Abstract

In Knowledge in a Social World (1999) Alvin Goldman has defended a ‘veritistic’ or truth-oriented, monistic account of the aim of education. In particular, he argued that the inculcation of true belief constitutes the ultimate goal of education, with other educational activities having only instrumental value insofar as they aid in this goal. In contrast, Harvey Siegel has defended a pluralistic alternative, on which the critical capacity for sustaining rational belief represents an independent, non-instrumental epistemic end of education. I argue that while some of Siegel's objections represent challenges to the sufficiency of Goldman's veritistic model, his alternative account fails to recognise the necessity of truth as an educational goal. This therefore commits Siegel to an unsatisfying pluralism regarding the ideal aim of education.
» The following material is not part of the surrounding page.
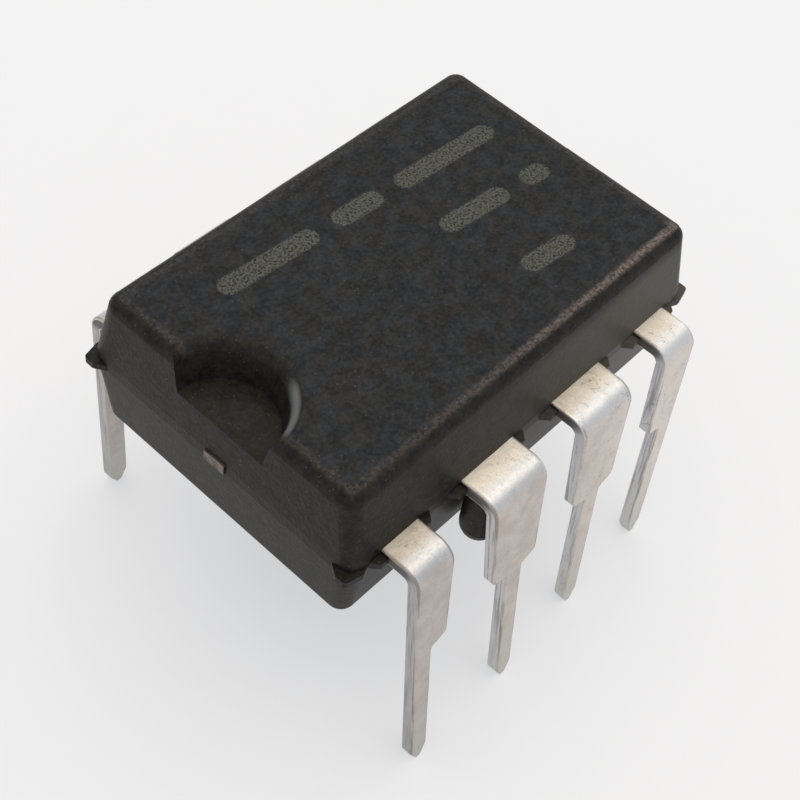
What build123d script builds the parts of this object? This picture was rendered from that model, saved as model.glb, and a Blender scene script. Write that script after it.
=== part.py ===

Crucially, this disagreement hinges on two very different ways of understanding the nature of rationality: as instrumental or as epistemic. On Goldman's instrumentalist view, rationality merely involves the ordering of one's means to the end of true belief. However, Kelly (2003) has raised significant counterexamples against the instrumentalist view, and I adapt these to the case of the epistemic ends of education. I thus defend a non-pluralistic account of the ultimate end of education as involving knowledge in the ‘strong’ sense. This, I argue, overcomes the objections raised against Goldman and Siegel's accounts, and better accords with the notion of an ideal characterisation of the aim of education.